(Object modeling scripts)
⁂

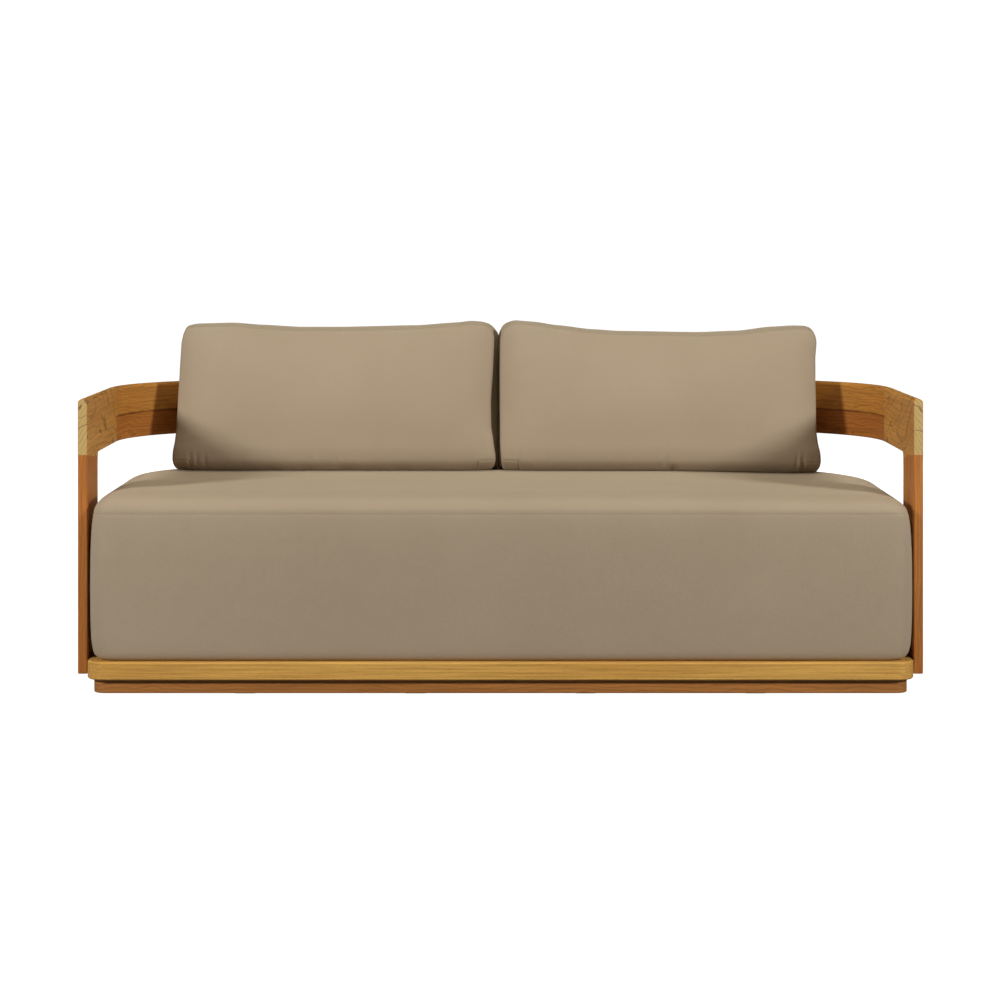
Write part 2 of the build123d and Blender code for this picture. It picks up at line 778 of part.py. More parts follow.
def rear_limit(x):
    """Rear of the cushion at its low seam, where it leans on the inside of the rail."""
    if x <= corner_x:
        return back_rear_y
    inner_rail_radius = rail_corner_radius - board_thickness
    return back_rear_y - inner_rail_radius + sqrt(inner_rail_radius**2 - (x - corner_x) ** 2)


def back_profile(x, inset, crown_share, lift_share):
    """One side profile of a back cushion: flat below, leaning, crowned back and front."""
    front = back_front_y + inset
    rear = rear_limit(x) - inset
    low = back_base + inset
    top = back_seam_top + lift_share * back_corner_lift - inset
    half_up = (back_seam_low + top) / 2
    crown = crown_share * back_crown
    top_crown = (1 + crown_share) / 2 * back_top_crown
    with BuildSketch(Plane.YZ.offset(x)) as profile:
        with BuildLine():
            Line((front + back_undercut, low), (front, back_seam_low))
            ThreePointArc(
                (front, back_seam_low),
                (front + back_lean / 2 - crown, half_up),
                (front + back_lean, top),
            )
            ThreePointArc(
                (front + back_lean, top),
                ((front + rear) / 2 + back_lean, top + top_crown),
                (rear + back_lean, top),
            )
            ThreePointArc(
                (rear + back_lean, top),
                (rear + back_lean / 2 + crown, half_up),
                (rear, back_seam_low),
            )
            Line((rear, back_seam_low), (rear - back_undercut, low))
            Line((rear - back_undercut, low), (front + back_undercut, low))
        make_face()
    return profile.sketch


def back_foam_block(clearance, mode):
    """Plain leaning block inside a back cushion, cut slantwise where the rail curves."""
    inset = back_end_draw + cover_thickness - clearance
    low = back_base + inset
    top = back_seam_top - inset
    sections = []
    for x in (back_gap / 2 + inset, corner_x, back_gap / 2 + back_width - inset):
        front = back_front_y + inset
        rear = rear_limit(x) - inset
        with BuildSketch(Plane.YZ.offset(x)) as section:
            Polygon(
                (front + back_undercut, low),
                (rear - back_undercut, low),
                (rear + back_lean, top),
                (front + back_lean, top),
                align=None,
            )
        sections.append(section.sketch)
    loft(sections, ruled=True, mode=mode)


back_zip_plane = Plane(
    origin=(
        back_gap / 2 + back_zip_share * back_width,
        back_rear_y - back_undercut / 2,
        back_base + back_low_seam / 2,
    ),
    x_dir=(1, 0, 0),
    z_dir=(0, back_low_seam, -back_undercut),
)

with BuildPart() as back_cover:
    profiles = []
    for share, draw_share, crown_share, lift_share in back_form_shares:
        x = back_gap / 2 + share * back_width
        profiles.append(back_profile(x, draw_share * back_end_draw, crown_share, lift_share))
    loft(profiles, ruled=True)
    back_foam_block(foam_clearance, Mode.SUBTRACT)
    zip_slot(back_zip_plane, back_zip_length)
save_pair(back_cover, "back_cushion_cover")

with BuildPart() as back_foam:
    back_foam_block(0, Mode.ADD)
save_pair(back_foam, "back_cushion_foam")

with BuildPart() as back_zip:
    zip_chain(back_zip_plane, back_zip_length)
save_pair(back_zip, "back_cushion_zip")

with BuildPart() as back_slider:
    zip_slider(back_zip_plane, back_zip_length)
save_pair(back_slider, "back_cushion_slider")
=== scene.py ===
# %% [markdown]
# # A patio loveseat, dressed around its frame
# The loveseat is a low slatted deck of oiled teak with a flat rail bent round it,
# one thick seat cushion and two back cushions. Its boards come ready made and stay
# where they are: this lesson gives them their wood, and makes the cushions as
# sewn, stuffed fabric. Lengths are in metres, X runs along the seat, Y to the
# back and Z up.

# %% Load the frame
import math

import bmesh
import bpy
import numpy as np
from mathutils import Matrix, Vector


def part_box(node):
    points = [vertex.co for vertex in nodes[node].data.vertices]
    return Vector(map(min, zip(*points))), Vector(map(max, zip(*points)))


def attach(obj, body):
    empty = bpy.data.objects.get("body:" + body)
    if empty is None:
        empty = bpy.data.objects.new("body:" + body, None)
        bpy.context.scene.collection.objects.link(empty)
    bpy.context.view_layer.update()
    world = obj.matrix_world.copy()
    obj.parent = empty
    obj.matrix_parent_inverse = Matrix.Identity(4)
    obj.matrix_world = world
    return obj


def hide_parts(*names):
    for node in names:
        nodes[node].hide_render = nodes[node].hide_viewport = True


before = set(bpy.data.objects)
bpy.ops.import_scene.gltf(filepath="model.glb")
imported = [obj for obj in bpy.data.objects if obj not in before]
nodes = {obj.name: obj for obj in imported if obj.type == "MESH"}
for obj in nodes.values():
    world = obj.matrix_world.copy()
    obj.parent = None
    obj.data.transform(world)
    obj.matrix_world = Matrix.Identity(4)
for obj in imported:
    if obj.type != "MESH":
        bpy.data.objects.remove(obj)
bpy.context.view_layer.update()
scene = bpy.context.scene
print("boards and fittings:", len(nodes))

# %% [markdown]
# ## Camera
# The photograph looks straight at the front from a little over a metre up. Its
# camera is level, because the posts stay upright in the picture, so the picture
# is lowered by shifting the lens and not by tilting it.

# %% Camera
def placed(name, data):
    """A new object with this data, in the scene."""
    made = bpy.data.objects.new(name, data)
    scene.collection.objects.link(made)
    return made


EYE_HEIGHT = 1.031
EYE_DISTANCE = 5.976
LENS = 90.0
SENSOR = 36.0
DROP = -0.268
ASIDE = -0.0005

lens = bpy.data.cameras.new("camera")
lens.lens = LENS
lens.sensor_width = SENSOR
lens.shift_x = ASIDE
lens.shift_y = DROP
camera = placed("camera", lens)
camera.location = (0, -EYE_DISTANCE, EYE_HEIGHT)
camera.rotation_euler = (math.radians(90), 0, 0)
scene.camera = camera
print("camera", tuple(round(c, 3) for c in camera.location))

# %% [markdown]
# ## Helpers for node trees
# Every finish below is a small tree of shader nodes. These helpers add one node
# with its values and link it in one line, so that a recipe reads from top to
# bottom. Soft noise seldom leaves its middle band, so that band gets stretched.


# %% Helpers for node trees
NOISE_BAND = (0.3, 0.7)


class Tree:
    """Adds nodes to one node tree and links them by name."""

    def __init__(self, tree):
        self.tree = tree

    def add(self, kind, values=None, **settings):
        """A new node: settings are its properties, and values go into its sockets."""
        node = self.tree.nodes.new("ShaderNode" + kind)
        for name, value in settings.items():
            setattr(node, name, value)
        self.fill(node, values or {})
        return node

    def put(self, value, socket):
        """Links an output to a socket, or writes a plain value into it."""
        if isinstance(value, bpy.types.NodeSocket):
            self.tree.links.new(value, socket)
        else:
            socket.default_value = value

    def fill(self, node, values):
        """Puts a link or a plain value into each socket, by its name or number."""
        for name, value in values.items():
            self.put(value, node.inputs[name])

    def math(self, operation, first, second=0.0, third=0.0):
        """One step of arithmetic on numbers."""
        return self.add("Math", {0: first, 1: second, 2: third}, operation=operation).outputs[0]

    def times(self, first, second):
        """The product of two numbers."""
        return self.math("MULTIPLY", first, second)

    def vector(self, operation, first, second=(0, 0, 0)):
        """One step of arithmetic on vectors."""
        return self.add("VectorMath", {0: first, 1: second}, operation=operation).outputs[0]

    def mix(self, share, first, second, blend="MIX"):
        """Mixes two colours by a share."""
        return self.add("Mix", {0: share, 6: first, 7: second}, data_type="RGBA", blend_type=blend).outputs[2]

    def noise(self, place, scale, detail=2.0, roughness=0.5, distortion=0.0):
        """Soft noise between 0 and 1."""
        values = {"Vector": place, "Scale": scale, "Detail": detail, "Roughness": roughness}
        return self.add("TexNoise", {**values, "Distortion": distortion}).outputs["Fac"]

    def spread(self, value, low, high, to_low=0.0, to_high=1.0):
        """Stretches a range of values over another one, and clamps it there."""
        values = {"Value": value, "From Min": low, "From Max": high, "To Min": to_low, "To Max": to_high}
        return self.add("MapRange", values).outputs["Result"]

    def bump(self, shader, height, strength, distance):
        """Lets a height tilt the shader's normal."""
        made = self.add("Bump", {"Height": height, "Strength": strength, "Distance": distance})
        self.put(made.outputs["Normal"], shader.inputs["Normal"])


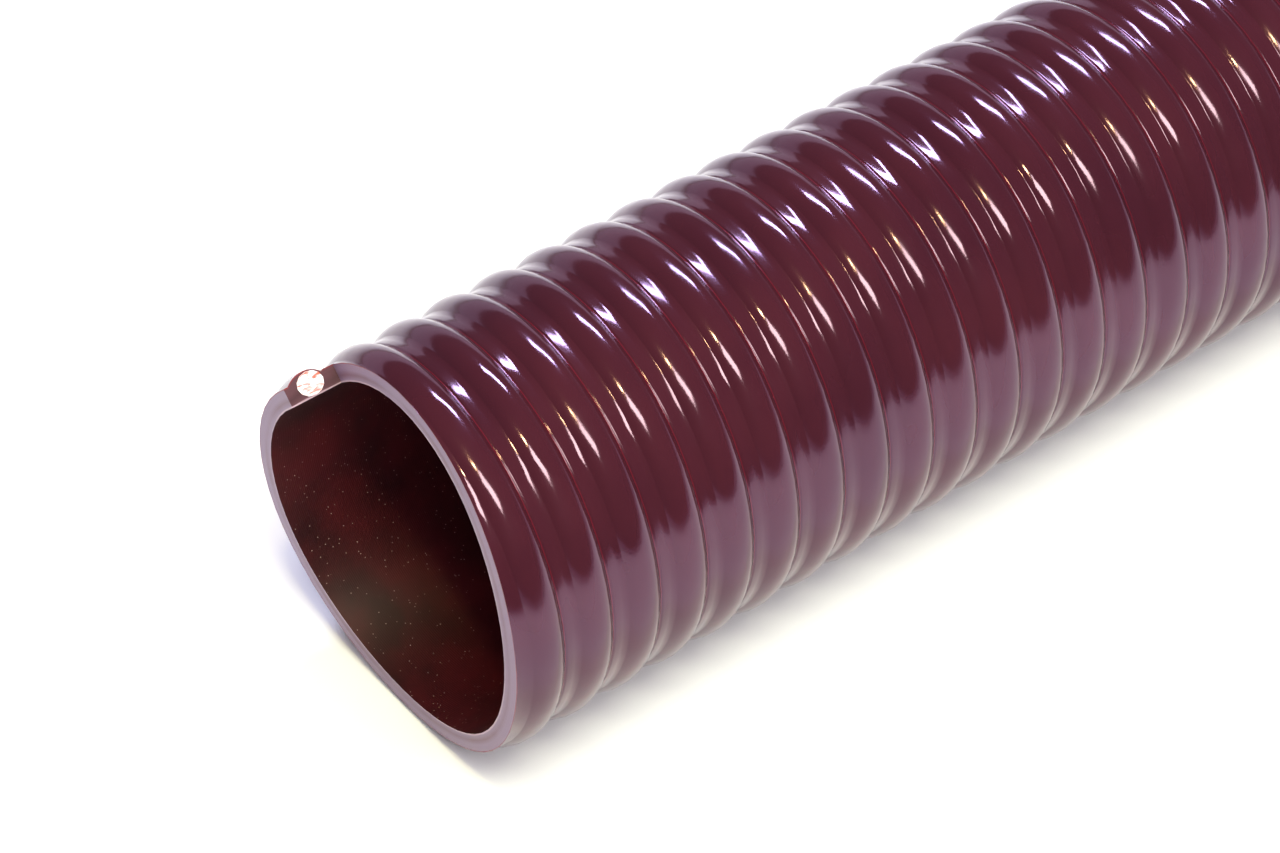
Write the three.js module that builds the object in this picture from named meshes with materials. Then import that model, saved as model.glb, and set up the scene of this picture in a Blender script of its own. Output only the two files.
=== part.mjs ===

⁂

> _Short problem_
Copy out the listing above, line by line and exactly, from its first line to the line holding "return back_rear_y - inner_rail_radius", inclusive.

> _Correct response_
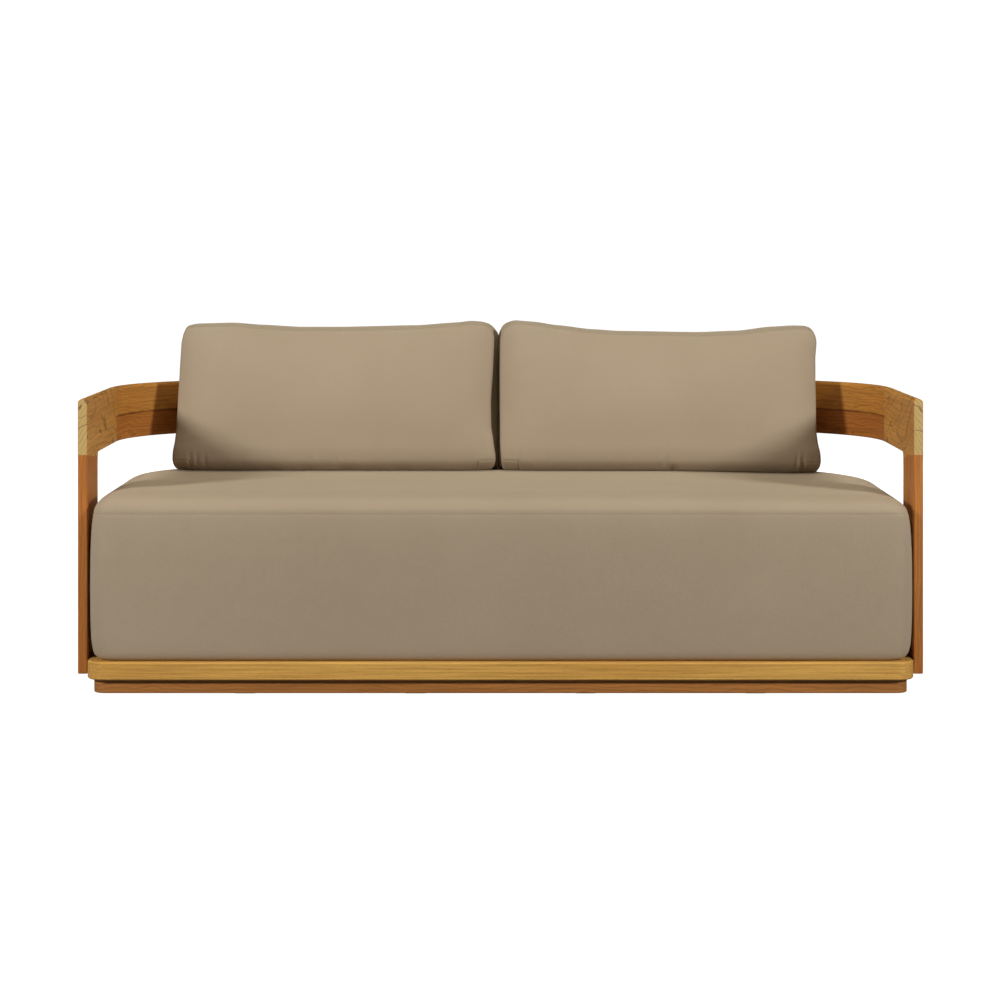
Write part 2 of the build123d and Blender code for this picture. It picks up at line 778 of part.py. More parts follow.
def rear_limit(x):
    """Rear of the cushion at its low seam, where it leans on the inside of the rail."""
    if x <= corner_x:
        return back_rear_y
    inner_rail_radius = rail_corner_radius - board_thickness
    return back_rear_y - inner_rail_radius + sqrt(inner_rail_radius**2 - (x - corner_x) ** 2)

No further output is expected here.